The settlement, signed on May 12, closes a DOJ investigation into PayPal’s Economic Opportunity Fund, an investment programme created after the 2020 Black Lives Matter protests. The Justice Department concluded that elements of the scheme breached the Equal Credit Opportunity Act by explicitly favouring businesses on the basis of race and national origin.

Why Now?

The case is the second example of the Trump Administrations anti-DEI campaign entering its enforcement phase. Starting with the Supreme Court’s 2023 decision striking down Harvard’s use of race based affirmative action in college admissions, scrutiny of corporate programmes using race conscious criteria have been increasingly scrutinised. Since President Trump’s return to office, that scrutiny has accelerated.

What PayPal agreed to

Under the settlement, PayPal will launch a new Small Business Initiative that removes race and ethnicity as eligibility criteria. Instead, the company will waive transaction processing fees on $1 billion of payments by eligible US small businesses that are veteran‑owned or operate in farming, manufacturing, or technology. PayPal values the waivers at approximately $30 million.

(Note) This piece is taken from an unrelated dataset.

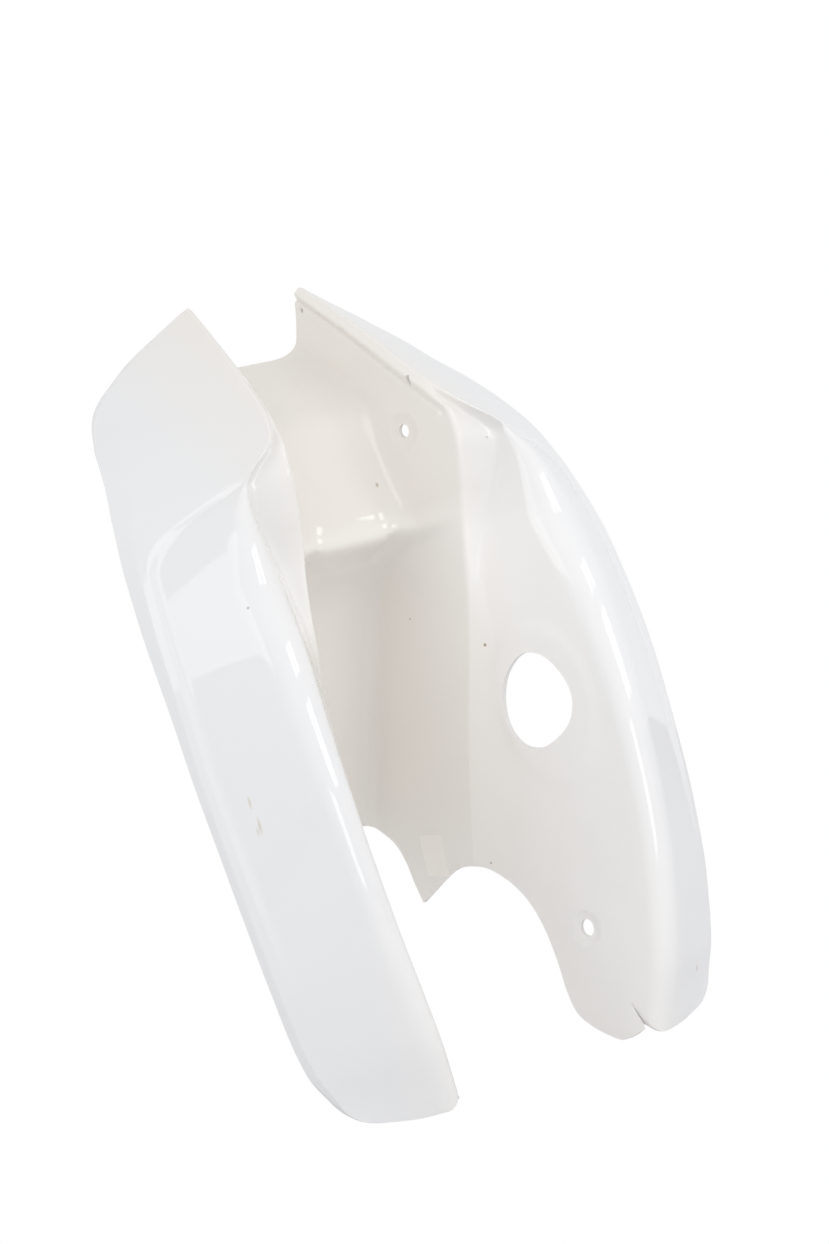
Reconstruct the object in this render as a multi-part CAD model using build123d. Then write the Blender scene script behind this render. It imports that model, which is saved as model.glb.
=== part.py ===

For a payments company, the structure is telling. Rather than imposing a cash fine, the remedy targets PayPal’s core revenue stream. Processing fees provide a clean, measurable way to attach a financial cost to past conduct while allowing the company to frame the outcome as continued support for small businesses.

PayPal will also appoint a director to oversee the initiative, train staff on the Equal Credit Opportunity Act, and report annually to the government. The company did not admit wrongdoing and will not pay a separate civil penalty.

Part of a broader enforcement pattern

The PayPal deal follows a similar settlement with IBM last month, which agreed to pay $17 million to resolve DOJ disputes under the False Claims Act related to aspects of its DEI programming, again without admitting liability. While the mechanics differ, it’s clear that race‑explicit corporate initiatives are now being treated as enforcement risks under existing civil rights law, even when launched several years ago.

Legal scholars have noted that regulators appear willing to revisit decisions made during the “heyday of 2020”, rather than drawing a line under past activity. For companies that quietly retired or rebranded DEI programmes without formal review, that posture materially changes the risk calculus.

The political logic behind the cases

Minerva’s Diversity Dilemmas briefing helps explain why enforcement, rather than shareholder pressure, has become the administration’s preferred tool. Despite intense political rhetoric, anti‑DEI shareholder proposals have attracted negligible support, averaging around 1–2% of votes in 2025. Investors have not provided a reliable mandate for rolling back diversity initiatives.

That gap has shifted the battleground. By reframing race‑explicit programmes as violations of existing civil rights and credit laws, regulators can bypass shareholder sentiment and compel change through enforcement. The PayPal settlement reflects this strategy. It is less about investor preferences than about signalling to boards that certain forms of capital allocation now carry legal and financial risk. The objective is deterrence, making the cost of 2020‑era decisions tangible and auditable.

What to watch next

For corporates, the PayPal settlement is less about one fintech company than about precedent. The DOJ is signalling that race‑explicit programmes, even investment‑led ones created in response to social pressure, remain vulnerable if they are not tightly tied to remedying specific, evidenced discrimination.

For investors, this case signals a growing need to test whether portfolio companies have reviewed legacy DEI programmes for legal exposure, board oversight and consistency with stated human capital and risk management frameworks. The issue for investors is not whether companies abandon diversity goals, but whether they can pursue them in ways that are legally durable, operationally coherent and unlikely to create avoidable litigation, regulatory or reputational costs.